Data shown:
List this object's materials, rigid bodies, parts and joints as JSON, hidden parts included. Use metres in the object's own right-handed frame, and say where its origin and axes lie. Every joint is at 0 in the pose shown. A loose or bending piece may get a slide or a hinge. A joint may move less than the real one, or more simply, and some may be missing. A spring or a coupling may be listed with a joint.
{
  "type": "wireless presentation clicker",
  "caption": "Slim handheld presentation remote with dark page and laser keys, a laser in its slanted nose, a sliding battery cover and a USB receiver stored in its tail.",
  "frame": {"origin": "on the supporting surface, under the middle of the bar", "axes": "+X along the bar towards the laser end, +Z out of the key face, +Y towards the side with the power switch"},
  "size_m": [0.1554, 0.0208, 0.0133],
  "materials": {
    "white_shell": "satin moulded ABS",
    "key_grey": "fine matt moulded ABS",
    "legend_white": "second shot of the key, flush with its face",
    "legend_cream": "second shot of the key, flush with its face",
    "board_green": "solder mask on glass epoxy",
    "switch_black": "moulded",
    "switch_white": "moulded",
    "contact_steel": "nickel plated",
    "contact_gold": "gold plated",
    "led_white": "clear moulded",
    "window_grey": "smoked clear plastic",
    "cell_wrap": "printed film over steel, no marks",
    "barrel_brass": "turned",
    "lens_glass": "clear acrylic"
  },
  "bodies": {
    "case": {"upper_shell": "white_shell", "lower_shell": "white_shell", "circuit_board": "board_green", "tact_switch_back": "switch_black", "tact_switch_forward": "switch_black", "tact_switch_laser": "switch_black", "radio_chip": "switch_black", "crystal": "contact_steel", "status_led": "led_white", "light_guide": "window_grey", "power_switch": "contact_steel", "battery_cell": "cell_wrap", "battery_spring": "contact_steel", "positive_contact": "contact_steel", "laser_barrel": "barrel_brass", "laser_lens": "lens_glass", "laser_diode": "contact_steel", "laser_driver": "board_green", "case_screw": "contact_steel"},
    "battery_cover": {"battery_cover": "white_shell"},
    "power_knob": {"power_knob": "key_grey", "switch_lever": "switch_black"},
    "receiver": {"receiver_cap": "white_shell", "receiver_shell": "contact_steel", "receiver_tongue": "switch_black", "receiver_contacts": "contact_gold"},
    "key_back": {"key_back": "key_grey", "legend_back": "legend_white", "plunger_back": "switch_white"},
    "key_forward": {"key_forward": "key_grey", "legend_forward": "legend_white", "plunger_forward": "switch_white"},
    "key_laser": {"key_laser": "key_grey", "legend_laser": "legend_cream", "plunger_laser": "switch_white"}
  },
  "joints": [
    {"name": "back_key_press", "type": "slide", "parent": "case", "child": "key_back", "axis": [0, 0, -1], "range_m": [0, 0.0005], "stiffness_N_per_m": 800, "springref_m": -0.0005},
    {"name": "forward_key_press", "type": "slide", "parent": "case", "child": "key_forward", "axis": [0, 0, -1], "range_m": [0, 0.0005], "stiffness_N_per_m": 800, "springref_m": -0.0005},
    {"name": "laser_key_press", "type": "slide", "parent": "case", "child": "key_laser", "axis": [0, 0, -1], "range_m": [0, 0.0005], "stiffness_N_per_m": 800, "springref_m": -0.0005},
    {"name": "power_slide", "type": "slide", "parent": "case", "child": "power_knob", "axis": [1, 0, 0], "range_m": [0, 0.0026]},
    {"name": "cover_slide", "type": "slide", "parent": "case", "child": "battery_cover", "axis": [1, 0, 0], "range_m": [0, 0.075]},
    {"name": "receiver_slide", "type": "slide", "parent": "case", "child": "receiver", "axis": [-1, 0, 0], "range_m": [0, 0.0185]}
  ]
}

==

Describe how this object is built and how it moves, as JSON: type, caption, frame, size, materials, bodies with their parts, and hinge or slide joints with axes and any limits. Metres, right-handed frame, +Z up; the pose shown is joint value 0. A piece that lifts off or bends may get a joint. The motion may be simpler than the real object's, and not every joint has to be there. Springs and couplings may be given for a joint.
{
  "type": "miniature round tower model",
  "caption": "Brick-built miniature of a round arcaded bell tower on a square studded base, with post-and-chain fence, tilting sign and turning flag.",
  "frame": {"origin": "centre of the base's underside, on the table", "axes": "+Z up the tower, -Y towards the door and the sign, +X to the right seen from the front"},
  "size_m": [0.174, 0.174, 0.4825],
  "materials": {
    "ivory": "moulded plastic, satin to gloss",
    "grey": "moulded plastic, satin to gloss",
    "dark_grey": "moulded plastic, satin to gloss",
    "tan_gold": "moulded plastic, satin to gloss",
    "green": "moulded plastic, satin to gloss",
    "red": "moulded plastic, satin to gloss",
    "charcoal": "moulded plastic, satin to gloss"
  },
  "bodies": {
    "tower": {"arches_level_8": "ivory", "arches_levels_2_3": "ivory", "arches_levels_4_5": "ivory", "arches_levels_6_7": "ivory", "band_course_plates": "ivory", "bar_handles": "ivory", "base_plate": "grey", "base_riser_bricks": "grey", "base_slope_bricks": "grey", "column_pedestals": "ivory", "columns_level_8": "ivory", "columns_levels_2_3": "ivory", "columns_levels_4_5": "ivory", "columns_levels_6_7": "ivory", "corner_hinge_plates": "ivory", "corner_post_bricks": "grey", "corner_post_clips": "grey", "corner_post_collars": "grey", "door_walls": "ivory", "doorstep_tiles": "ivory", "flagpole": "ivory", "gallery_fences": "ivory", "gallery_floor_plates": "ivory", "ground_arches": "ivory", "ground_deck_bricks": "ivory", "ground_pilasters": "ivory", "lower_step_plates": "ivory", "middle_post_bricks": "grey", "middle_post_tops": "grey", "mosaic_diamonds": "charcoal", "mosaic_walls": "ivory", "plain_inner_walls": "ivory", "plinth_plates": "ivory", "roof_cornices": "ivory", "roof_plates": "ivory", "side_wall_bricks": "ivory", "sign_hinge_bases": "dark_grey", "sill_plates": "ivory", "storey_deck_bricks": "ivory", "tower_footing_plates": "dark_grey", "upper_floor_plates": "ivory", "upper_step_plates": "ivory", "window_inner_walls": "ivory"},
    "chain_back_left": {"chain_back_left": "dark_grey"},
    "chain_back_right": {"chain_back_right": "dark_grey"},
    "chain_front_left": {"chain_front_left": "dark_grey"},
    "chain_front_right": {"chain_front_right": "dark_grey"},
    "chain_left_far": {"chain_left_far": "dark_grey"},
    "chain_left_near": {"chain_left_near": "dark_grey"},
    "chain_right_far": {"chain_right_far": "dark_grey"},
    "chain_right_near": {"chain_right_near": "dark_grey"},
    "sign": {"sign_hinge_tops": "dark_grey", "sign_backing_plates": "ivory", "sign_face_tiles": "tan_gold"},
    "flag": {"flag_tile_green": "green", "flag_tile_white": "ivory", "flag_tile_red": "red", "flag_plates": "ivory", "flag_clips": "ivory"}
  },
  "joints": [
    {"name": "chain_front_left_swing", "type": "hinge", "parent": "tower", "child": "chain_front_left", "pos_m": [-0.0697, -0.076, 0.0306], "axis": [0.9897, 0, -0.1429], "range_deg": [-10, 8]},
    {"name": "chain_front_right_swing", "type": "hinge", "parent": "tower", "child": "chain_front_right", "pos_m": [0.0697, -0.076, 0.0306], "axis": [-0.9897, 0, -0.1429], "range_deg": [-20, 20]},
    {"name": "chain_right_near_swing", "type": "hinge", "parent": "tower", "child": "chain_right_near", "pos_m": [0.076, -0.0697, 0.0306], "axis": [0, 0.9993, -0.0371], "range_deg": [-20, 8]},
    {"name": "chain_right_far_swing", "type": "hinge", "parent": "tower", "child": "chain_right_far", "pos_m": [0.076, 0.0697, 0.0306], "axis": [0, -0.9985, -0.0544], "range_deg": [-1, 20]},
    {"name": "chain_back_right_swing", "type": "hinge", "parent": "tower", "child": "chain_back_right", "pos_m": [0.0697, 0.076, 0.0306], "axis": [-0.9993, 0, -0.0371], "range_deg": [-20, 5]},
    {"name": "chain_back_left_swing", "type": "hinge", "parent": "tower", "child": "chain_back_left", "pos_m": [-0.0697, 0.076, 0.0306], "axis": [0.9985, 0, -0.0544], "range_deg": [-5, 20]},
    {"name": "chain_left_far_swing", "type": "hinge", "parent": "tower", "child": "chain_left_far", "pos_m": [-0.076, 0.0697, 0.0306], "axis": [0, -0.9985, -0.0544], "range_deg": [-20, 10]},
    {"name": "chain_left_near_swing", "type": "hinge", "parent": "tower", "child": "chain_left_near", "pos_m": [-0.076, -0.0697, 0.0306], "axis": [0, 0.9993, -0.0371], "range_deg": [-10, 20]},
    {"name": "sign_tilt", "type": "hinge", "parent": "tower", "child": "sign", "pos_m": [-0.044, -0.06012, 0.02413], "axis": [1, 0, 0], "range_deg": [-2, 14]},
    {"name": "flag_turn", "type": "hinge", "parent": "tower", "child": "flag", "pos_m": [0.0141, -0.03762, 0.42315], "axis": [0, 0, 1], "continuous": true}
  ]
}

Stated problem:
Answer only with how many lines in the records include "parts".

Output:
2